* **GIVEN ENTRIES**:
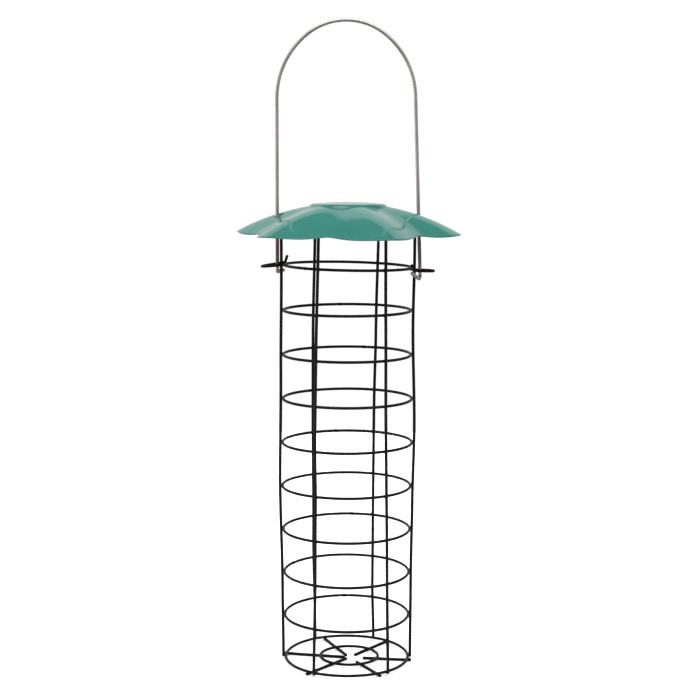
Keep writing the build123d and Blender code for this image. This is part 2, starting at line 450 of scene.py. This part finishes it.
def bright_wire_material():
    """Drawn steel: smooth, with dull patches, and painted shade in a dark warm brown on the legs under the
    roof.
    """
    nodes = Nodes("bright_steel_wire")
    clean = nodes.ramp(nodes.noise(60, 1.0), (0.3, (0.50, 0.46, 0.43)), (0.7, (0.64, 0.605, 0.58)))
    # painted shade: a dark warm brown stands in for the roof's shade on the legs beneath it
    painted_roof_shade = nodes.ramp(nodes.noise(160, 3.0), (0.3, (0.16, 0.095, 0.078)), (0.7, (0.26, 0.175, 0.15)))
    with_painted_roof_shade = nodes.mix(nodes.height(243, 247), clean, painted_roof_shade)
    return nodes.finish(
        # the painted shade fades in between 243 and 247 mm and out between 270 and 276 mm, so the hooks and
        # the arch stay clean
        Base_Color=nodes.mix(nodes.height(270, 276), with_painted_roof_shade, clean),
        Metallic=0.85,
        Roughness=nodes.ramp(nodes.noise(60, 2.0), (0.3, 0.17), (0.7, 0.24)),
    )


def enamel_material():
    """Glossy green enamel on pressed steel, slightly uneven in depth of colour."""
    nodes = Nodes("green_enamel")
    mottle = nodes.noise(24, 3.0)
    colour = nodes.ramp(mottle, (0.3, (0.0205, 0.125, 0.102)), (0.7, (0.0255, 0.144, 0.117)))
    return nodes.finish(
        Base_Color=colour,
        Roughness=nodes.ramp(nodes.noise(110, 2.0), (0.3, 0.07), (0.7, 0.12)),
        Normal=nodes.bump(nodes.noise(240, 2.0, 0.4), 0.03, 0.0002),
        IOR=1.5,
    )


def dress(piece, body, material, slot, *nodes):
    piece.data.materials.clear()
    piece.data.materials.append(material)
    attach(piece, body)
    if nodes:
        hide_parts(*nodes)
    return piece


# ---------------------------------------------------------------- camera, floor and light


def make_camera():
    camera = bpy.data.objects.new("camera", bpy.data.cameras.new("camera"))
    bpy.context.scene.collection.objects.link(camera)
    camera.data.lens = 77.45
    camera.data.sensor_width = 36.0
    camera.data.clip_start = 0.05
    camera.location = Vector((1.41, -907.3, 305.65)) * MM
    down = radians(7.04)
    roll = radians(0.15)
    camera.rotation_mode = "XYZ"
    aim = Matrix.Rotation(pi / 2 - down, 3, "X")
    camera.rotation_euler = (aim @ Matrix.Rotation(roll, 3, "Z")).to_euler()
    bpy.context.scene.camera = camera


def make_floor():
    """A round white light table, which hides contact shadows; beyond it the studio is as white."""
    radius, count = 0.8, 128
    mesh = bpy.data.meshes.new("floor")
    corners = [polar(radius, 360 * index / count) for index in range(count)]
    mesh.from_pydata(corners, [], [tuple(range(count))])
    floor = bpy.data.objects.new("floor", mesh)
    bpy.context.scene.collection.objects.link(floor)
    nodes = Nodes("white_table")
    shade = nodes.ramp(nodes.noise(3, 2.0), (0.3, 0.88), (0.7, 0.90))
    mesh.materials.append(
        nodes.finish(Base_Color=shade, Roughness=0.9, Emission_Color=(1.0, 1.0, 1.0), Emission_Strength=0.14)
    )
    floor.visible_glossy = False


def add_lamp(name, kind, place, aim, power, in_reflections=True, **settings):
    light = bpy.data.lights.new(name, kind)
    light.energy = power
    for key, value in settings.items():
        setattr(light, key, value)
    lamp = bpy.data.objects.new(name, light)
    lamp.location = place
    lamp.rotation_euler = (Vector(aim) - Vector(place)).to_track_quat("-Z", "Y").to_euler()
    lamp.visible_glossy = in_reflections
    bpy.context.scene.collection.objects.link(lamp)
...
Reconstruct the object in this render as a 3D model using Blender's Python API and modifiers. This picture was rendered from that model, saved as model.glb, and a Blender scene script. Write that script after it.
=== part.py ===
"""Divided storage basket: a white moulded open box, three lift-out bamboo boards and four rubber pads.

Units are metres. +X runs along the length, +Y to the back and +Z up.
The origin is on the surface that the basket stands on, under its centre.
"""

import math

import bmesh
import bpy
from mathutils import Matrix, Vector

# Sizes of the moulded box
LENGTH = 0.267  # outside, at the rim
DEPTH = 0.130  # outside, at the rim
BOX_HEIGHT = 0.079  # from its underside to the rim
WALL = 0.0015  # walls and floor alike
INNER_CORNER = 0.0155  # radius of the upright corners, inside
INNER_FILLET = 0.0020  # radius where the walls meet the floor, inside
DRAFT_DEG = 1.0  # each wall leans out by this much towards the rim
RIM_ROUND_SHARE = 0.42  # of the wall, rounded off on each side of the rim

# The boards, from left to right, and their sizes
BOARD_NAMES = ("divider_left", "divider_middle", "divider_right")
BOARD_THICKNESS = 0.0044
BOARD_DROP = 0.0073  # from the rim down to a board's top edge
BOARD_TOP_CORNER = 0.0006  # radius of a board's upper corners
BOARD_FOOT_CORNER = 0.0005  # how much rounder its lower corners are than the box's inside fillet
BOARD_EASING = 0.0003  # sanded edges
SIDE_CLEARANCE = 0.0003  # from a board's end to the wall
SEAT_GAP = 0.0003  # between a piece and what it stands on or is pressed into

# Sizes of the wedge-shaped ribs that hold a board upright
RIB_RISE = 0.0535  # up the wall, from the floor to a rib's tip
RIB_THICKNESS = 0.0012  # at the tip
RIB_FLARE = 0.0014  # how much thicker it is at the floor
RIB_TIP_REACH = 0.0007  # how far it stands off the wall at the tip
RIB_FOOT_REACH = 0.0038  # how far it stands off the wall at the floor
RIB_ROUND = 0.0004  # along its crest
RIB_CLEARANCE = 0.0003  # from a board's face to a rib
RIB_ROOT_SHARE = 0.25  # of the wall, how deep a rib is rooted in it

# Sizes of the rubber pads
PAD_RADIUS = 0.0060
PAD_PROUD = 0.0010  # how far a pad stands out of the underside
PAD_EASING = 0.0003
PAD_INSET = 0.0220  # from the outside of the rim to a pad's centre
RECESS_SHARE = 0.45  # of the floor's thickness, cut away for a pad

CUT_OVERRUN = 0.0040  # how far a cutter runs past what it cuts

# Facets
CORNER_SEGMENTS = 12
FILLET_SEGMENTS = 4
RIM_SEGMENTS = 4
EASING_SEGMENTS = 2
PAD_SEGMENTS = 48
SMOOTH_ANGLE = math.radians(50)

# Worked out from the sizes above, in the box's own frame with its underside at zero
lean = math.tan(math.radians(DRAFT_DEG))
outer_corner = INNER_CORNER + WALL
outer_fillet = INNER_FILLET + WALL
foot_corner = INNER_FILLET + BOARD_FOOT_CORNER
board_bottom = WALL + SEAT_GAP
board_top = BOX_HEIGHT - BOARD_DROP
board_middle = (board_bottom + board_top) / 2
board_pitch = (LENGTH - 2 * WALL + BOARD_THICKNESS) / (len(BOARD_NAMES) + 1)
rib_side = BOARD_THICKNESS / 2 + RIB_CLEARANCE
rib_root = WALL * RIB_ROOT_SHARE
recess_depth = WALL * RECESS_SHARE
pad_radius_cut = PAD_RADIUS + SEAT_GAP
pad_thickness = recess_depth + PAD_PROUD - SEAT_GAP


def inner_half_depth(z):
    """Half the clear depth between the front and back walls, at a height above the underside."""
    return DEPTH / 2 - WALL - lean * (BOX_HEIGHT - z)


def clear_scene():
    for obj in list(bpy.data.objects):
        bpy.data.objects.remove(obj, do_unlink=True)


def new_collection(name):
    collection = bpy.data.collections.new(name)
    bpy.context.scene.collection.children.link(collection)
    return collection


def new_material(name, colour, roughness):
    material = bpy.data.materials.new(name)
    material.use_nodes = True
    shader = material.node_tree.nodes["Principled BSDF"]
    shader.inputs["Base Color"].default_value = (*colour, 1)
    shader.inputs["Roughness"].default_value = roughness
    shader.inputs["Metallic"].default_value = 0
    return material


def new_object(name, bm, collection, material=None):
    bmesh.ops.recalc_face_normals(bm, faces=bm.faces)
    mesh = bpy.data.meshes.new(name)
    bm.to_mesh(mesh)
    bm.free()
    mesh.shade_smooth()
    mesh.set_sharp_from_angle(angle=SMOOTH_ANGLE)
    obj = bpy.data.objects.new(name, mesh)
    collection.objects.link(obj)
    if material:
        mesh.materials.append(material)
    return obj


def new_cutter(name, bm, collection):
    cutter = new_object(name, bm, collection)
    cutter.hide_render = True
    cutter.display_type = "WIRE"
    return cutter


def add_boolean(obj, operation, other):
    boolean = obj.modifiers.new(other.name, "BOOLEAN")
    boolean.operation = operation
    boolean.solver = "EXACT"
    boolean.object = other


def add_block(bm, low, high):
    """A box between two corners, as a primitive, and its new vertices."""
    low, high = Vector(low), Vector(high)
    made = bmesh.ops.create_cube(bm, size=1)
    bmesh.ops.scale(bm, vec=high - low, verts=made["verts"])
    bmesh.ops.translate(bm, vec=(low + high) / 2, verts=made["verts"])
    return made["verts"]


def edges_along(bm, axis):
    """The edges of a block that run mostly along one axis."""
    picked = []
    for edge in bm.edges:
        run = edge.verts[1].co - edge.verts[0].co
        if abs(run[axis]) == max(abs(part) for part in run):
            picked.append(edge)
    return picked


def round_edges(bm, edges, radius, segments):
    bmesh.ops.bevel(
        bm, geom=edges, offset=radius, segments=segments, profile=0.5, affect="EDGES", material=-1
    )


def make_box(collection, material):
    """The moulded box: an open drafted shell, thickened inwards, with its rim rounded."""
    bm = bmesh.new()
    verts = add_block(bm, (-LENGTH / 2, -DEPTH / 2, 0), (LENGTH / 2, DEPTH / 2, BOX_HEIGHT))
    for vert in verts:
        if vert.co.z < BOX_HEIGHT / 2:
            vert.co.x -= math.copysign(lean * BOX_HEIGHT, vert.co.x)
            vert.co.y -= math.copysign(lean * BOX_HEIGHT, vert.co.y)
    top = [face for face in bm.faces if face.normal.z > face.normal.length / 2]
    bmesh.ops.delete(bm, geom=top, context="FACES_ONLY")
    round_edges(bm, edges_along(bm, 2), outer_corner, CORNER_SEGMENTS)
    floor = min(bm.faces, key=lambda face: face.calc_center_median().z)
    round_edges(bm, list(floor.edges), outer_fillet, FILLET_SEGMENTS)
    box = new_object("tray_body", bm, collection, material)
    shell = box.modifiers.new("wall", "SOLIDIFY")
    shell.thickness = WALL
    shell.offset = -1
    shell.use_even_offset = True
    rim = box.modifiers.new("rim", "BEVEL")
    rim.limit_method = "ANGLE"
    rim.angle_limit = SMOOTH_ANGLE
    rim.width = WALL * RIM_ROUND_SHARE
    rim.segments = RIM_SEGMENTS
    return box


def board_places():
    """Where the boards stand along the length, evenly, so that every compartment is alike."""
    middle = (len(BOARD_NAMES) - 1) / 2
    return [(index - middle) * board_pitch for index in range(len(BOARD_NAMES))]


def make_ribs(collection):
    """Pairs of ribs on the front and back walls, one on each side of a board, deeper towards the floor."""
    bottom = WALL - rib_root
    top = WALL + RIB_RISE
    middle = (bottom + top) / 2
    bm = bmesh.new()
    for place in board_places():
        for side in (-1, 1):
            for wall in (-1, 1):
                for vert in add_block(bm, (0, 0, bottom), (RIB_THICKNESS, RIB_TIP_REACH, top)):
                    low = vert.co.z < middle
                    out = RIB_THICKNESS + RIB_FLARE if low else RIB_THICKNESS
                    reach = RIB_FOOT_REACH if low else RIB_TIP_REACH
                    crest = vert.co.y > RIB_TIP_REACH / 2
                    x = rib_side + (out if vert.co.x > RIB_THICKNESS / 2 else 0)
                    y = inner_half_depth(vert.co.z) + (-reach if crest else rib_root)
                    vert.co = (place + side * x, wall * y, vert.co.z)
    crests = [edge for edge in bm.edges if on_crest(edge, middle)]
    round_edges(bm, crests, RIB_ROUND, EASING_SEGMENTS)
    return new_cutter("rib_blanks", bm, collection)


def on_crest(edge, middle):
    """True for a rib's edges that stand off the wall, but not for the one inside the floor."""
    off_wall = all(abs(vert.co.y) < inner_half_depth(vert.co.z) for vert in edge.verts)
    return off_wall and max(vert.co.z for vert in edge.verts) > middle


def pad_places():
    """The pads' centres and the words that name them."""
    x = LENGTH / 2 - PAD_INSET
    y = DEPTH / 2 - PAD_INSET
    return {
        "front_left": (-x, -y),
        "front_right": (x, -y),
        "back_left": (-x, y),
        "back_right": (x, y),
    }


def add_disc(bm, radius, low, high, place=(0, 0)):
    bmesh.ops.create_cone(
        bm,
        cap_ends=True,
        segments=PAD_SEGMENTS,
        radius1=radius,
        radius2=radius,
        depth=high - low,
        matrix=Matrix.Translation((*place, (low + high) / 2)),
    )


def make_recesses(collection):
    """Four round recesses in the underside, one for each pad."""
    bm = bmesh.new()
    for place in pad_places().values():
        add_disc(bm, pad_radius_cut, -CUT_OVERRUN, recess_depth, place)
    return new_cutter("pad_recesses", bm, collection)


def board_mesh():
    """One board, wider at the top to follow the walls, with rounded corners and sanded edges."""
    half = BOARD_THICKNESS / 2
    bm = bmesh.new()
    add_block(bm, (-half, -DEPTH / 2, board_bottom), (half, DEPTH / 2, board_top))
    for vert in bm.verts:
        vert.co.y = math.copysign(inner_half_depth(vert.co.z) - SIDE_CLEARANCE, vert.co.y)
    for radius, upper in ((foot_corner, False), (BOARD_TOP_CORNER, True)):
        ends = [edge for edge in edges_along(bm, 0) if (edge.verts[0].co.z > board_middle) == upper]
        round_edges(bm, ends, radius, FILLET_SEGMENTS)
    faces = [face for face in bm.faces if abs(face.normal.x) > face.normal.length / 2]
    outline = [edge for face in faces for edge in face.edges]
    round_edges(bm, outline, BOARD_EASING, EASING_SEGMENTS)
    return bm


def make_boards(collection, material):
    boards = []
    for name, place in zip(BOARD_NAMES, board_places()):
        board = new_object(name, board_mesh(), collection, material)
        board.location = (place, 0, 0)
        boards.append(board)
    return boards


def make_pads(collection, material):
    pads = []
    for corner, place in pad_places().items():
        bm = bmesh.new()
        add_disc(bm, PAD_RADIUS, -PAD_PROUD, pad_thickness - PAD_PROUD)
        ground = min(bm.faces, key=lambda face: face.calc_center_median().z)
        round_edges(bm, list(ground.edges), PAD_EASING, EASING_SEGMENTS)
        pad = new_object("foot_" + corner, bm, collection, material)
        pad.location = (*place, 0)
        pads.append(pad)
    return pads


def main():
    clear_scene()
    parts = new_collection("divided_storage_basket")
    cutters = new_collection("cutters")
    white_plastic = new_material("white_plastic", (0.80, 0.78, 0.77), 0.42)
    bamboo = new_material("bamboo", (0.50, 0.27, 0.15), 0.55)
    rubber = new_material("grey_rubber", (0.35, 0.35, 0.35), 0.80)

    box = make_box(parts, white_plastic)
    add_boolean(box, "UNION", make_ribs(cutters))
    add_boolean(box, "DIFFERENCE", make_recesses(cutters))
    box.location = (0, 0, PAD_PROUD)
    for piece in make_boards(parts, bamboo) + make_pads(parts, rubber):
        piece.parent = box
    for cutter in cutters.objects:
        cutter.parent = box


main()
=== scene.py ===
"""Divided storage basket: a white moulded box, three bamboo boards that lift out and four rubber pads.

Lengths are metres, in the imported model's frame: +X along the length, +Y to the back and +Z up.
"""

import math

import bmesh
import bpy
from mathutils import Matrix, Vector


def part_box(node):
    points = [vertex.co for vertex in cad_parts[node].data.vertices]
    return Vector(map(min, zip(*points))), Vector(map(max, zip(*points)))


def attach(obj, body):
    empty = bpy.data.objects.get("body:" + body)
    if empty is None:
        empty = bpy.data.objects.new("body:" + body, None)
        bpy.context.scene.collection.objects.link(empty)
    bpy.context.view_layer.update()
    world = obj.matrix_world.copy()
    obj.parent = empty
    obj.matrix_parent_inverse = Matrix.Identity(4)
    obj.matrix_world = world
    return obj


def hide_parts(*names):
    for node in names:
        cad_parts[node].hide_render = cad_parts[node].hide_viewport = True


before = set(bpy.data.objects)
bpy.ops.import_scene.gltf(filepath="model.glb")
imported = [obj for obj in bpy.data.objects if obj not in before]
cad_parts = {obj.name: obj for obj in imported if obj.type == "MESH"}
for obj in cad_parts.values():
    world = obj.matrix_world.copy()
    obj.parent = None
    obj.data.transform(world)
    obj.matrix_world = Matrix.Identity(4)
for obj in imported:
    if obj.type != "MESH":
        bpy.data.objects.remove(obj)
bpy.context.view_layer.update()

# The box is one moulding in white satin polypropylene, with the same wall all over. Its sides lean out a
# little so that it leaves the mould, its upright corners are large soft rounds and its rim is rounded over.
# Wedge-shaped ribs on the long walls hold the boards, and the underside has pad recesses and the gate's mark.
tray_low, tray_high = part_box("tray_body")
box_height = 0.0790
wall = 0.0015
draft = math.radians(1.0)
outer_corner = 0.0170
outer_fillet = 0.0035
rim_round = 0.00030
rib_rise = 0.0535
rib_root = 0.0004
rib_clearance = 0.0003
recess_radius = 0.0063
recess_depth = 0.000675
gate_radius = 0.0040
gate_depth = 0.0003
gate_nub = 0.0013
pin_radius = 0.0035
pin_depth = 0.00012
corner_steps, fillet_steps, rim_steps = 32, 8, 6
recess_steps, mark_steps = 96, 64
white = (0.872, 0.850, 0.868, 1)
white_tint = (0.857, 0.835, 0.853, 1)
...
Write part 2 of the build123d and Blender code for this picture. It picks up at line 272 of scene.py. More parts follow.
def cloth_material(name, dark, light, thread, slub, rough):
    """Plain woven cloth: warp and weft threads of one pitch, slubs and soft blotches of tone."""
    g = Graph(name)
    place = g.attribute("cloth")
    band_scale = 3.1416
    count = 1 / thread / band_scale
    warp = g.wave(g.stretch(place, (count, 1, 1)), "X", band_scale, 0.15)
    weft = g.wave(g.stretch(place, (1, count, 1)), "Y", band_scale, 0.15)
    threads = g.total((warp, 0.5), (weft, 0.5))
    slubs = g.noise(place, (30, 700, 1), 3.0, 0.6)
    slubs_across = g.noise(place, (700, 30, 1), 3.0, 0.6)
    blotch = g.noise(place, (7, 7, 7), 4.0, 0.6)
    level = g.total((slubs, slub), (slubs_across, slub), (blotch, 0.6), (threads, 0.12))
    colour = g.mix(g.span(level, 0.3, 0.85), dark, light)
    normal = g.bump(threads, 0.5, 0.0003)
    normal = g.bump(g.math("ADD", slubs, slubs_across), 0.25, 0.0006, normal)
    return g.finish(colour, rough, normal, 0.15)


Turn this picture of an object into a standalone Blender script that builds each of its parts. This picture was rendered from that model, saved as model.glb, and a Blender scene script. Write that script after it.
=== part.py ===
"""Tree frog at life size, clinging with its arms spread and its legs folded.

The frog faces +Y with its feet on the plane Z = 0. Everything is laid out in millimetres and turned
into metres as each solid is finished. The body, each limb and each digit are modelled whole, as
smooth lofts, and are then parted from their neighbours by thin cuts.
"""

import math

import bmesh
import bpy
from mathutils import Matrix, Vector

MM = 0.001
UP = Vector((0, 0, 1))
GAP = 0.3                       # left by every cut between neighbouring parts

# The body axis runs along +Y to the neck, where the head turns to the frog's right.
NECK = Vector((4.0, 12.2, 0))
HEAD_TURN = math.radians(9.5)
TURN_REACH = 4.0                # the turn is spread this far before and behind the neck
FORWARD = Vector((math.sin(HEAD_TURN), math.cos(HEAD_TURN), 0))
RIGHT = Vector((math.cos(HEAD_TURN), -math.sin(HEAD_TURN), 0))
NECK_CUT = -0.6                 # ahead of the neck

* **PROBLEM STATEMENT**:
Only the lines from the one containing "box = make_box(parts, white_plastic)" to the one containing "zip(*points))), Vector(map(max, zip(*points)))" are to be printed, both ends included, exactly as written.

* **REPLY TO THE EXERCISE**:
    box = make_box(parts, white_plastic)
    add_boolean(box, "UNION", make_ribs(cutters))
    add_boolean(box, "DIFFERENCE", make_recesses(cutters))
    box.location = (0, 0, PAD_PROUD)
    for piece in make_boards(parts, bamboo) + make_pads(parts, rubber):
        piece.parent = box
    for cutter in cutters.objects:
        cutter.parent = box


main()
=== scene.py ===
"""Divided storage basket: a white moulded box, three bamboo boards that lift out and four rubber pads.

Lengths are metres, in the imported model's frame: +X along the length, +Y to the back and +Z up.
"""

import math

import bmesh
import bpy
from mathutils import Matrix, Vector


def part_box(node):
    points = [vertex.co for vertex in cad_parts[node].data.vertices]
    return Vector(map(min, zip(*points))), Vector(map(max, zip(*points)))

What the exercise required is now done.